Alternativa ao coletivo
Usuária também do transporte coletivo, ela aponta a falta de integração entre as linhas de ônibus como um problema recorrente. “As rotas mais afetadas são aquelas em que, para chegar a um bairro, é preciso pegar mais de um ônibus ou esperar muito tempo por determinada linha. Soma-se a isso a insegurança nas paradas e a falta de iluminação noturna em alguns pontos”, acrescenta.

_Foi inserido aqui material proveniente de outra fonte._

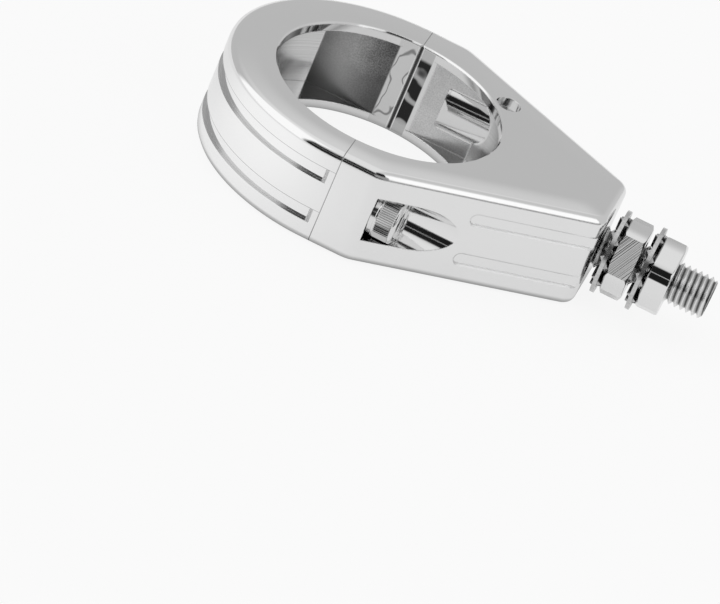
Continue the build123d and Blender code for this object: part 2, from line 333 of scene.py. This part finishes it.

Segundo a Superintendência Executiva de Mobilidade Urbana de João Pessoa (Semob-JP), o Sistema de Transporte Coletivo Convencional conta atualmente com 79 linhas, dois mil pontos de parada e uma frota de 482 veículos, com idade média de 6,4 anos. A média mensal de passageiros transportados é de 4.441.452, e a tarifa atual é de R$ 5,20.
Para o diretor institucional do Sindicato das Empresas de Transporte Coletivo Urbano de Passageiros no Município de João Pessoa (Sintur-JP), Isaac Júnior Moreira, a valorização do transporte coletivo é essencial para melhorar a mobilidade. “Ele é a alternativa mais ecológica e ambientalmente aceitável. Por transportar mais pessoas por viagem, polui menos e, ao retirar veículos das vias, contribui para que o trânsito flua melhor. João Pessoa possui hoje a terceira frota mais nova de toda a Região Nordeste”, relata Isaac.

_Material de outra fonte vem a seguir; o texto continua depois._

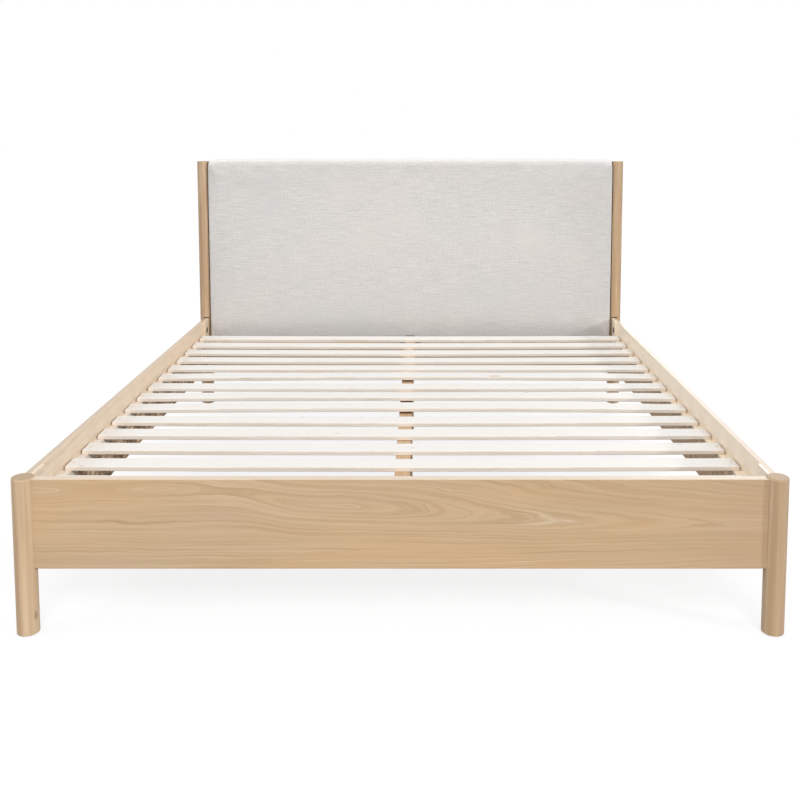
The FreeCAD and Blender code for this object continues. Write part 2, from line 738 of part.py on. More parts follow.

A ilustradora Rayane Braga informa que, no auge, costumava utilizar o transporte por moto em aplicativo até nove ou 10 vezes por semana, especialmente para ir ao trabalho. “Passei a usar com mais frequência no fim do ano passado, quando comecei a trabalhar perto de casa. O valor era mais baixo que a passagem de ônibus, compensava financeiramente e eu chegava mais rápido no local. Era mais cômodo e prático. Também usava em trajetos curtos, sobretudo para ir visitar amigas”, conta.
Perigo
A percepção de insegurança, no entanto, cresce diante dos números de acidentes. No primeiro semestre deste ano, 78,5% dos atendimentos por acidentes de trânsito no Hospital de Emergência e Trauma Senador Humberto Lucena envolveram motociclistas. Do primeiro semestre de 2022 ao mesmo período de 2025, os casos aumentaram de 3.779 para 4.792. De acordo com o Relatório Anual da Coordenação do Registro Nacional de Acidentes e Estatísticas de Trânsito (Renaest), do Detran-PB, em 2024, 77,9% dos acidentes letais na Paraíba tiveram como vítimas ocupantes de motocicletas.

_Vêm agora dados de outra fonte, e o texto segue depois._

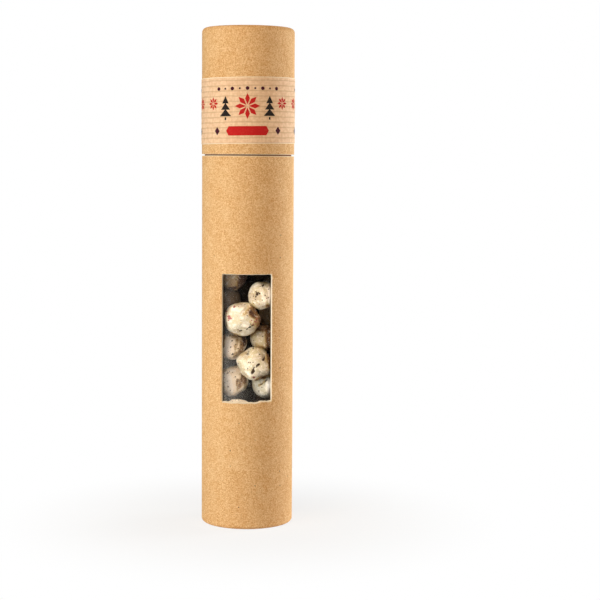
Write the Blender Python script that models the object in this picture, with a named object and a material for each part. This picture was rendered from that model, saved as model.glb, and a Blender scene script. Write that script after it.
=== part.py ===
"""A kraft paper tube box: a board tube with a window, a lift-off cap and coated sweets inside.

Metres, +Z up. The origin is on the tube's axis, on the surface that the box stands on.
The window faces -Y, and the cap lifts off along +Z.
"""

import math
import random

import bmesh
import bpy
from mathutils import Vector

mm = 0.001

# Body tube
body_radius = 25.0 * mm
body_wall = 1.2 * mm
body_height = 201.3 * mm
base_curl = 1.8 * mm  # outer radius of the edge that is turned in under the base disc

# Cap
cap_overhang = 0.1 * mm  # how far its wall stands out past the body's
cap_wall = 1.2 * mm
cap_height = 68.0 * mm
cap_curl = 2.6 * mm  # outer radius of the edge that is turned in over the cap disc
rim_gap = 0.7 * mm  # groove between the two rims with the cap on

# Turned-in edges, the same at both ends
curl_land = 0.8 * mm  # width that is pressed flat
curl_leg = 0.4 * mm  # straight run of the board's end after the turn
rim_ease = 0.25 * mm  # rounding that the knife leaves on a cut rim

# Discs that close the two ends
disc_thickness = 1.5 * mm
disc_ease = 0.3 * mm

# Neck liner, glued in the body and standing up into the cap
neck_wall = 1.0 * mm
neck_depth = 30.0 * mm
neck_rise = 24.0 * mm
neck_ease = 0.3 * mm

# Window and the clear film behind it
window_width = 27.0 * mm  # straight across, at the tube's outer surface
window_height = 69.0 * mm
window_drop = 63.3 * mm  # from the body's rim down to the window's upper edge
window_corner = 0.8 * mm
film_thickness = 0.3 * mm
film_margin = 6.0 * mm

# Paper band round the cap, lapped at the back
label_height = 34.35 * mm
label_rise = 5.85 * mm  # from the cap's rim up to the band's lower edge
label_thickness = 0.15 * mm
label_lap = 10.0 * mm
label_gap = 0.1 * mm

# Coated sweets
treat_radius = 9.3 * mm  # of the largest
fill_count = 26
lump_depth_share = 0.13
lump_waves = 4  # radians of ripple, at most, from a ball's middle to its skin
touch_reach = 0.9 * mm  # neighbours nearer than this meet on a high spot of the coating

# Clearances
seat_gap = 0.3 * mm  # between pieces that seat or slide on each other
cut_overrun = 1.0 * mm

# Facets
round_segments = 72
curl_steps = 3
fold_steps = 2
corner_steps = 3
treat_segments = 12
treat_rings = 7

# Heights and radii that follow
cap_radius = body_radius + cap_overhang
bore_radius = body_radius - body_wall
neck_radius = bore_radius - seat_gap
film_radius = bore_radius - seat_gap - film_thickness
base_disc_height = base_curl + curl_leg + seat_gap
floor_height = base_disc_height + disc_thickness + seat_gap
neck_height = body_height - neck_depth
cap_rim_height = body_height + rim_gap
cap_disc_height = cap_height - cap_curl - curl_leg - seat_gap - disc_thickness  # above the cap's rim
window_top = body_height - window_drop
window_sill = window_top - window_height
window_half_angle = math.asin(window_width / 2 / body_radius)

# The sweets that show in the window: angle from the window's middle in degrees, reach from the axis
# towards the film, height above the floor, and radius, the last two as shares of the largest's radius
front_treat_shares = (
    (-19, 1.00, 6.07, 0.94),
    (76, 0.67, 7.75, 0.83),
    (-69, 0.51, 8.00, 0.88),
    (16, 1.00, 9.11, 1.00),
    (-64, 0.54, 10.07, 0.84),
    (74, 0.57, 10.44, 0.81),
    (-13, 1.00, 11.71, 0.99),
    (-82, 0.68, 12.71, 0.80),
    (33, 1.00, 13.04, 0.82),
    (-44, 0.70, 14.15, 0.84),
)

# The sweets behind and below those are poured in
fill_size_shares = (0.94, 0.86, 1.00, 0.90, 0.82, 0.97, 0.88)
fill_reach_shares = (1.0, 0.5, 0.1)
fill_spokes = 24
view_angle = 52  # degrees each side of the window's middle that its own sweets have to themselves
film_shadow = 60  # degrees each side of the window's middle where a ball leans on the film, not the wall
high_spot = math.cos(math.radians(20))
high_spot_edge = math.cos(math.radians(50))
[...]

A preocupação com a segurança também alterou hábitos. Rayane afirma que evitava a moto quando o trajeto incluía rodovias. “Alguns amigos próximos sofreram acidentes, mesmo em percursos curtos, e isso me deixou em alerta. Utilizava a moto nesses trajetos, mas hoje tenho preferido o carro, que me dá maior sensação de segurança. Também recorro ao transporte público para ir ao trabalho, pois me sinto mais tranquila andando de ônibus, um tipo de veículo muito mais seguro”, relata.
*Matéria publicada originalmente na edição impressa do dia 17 de agosto de 2025.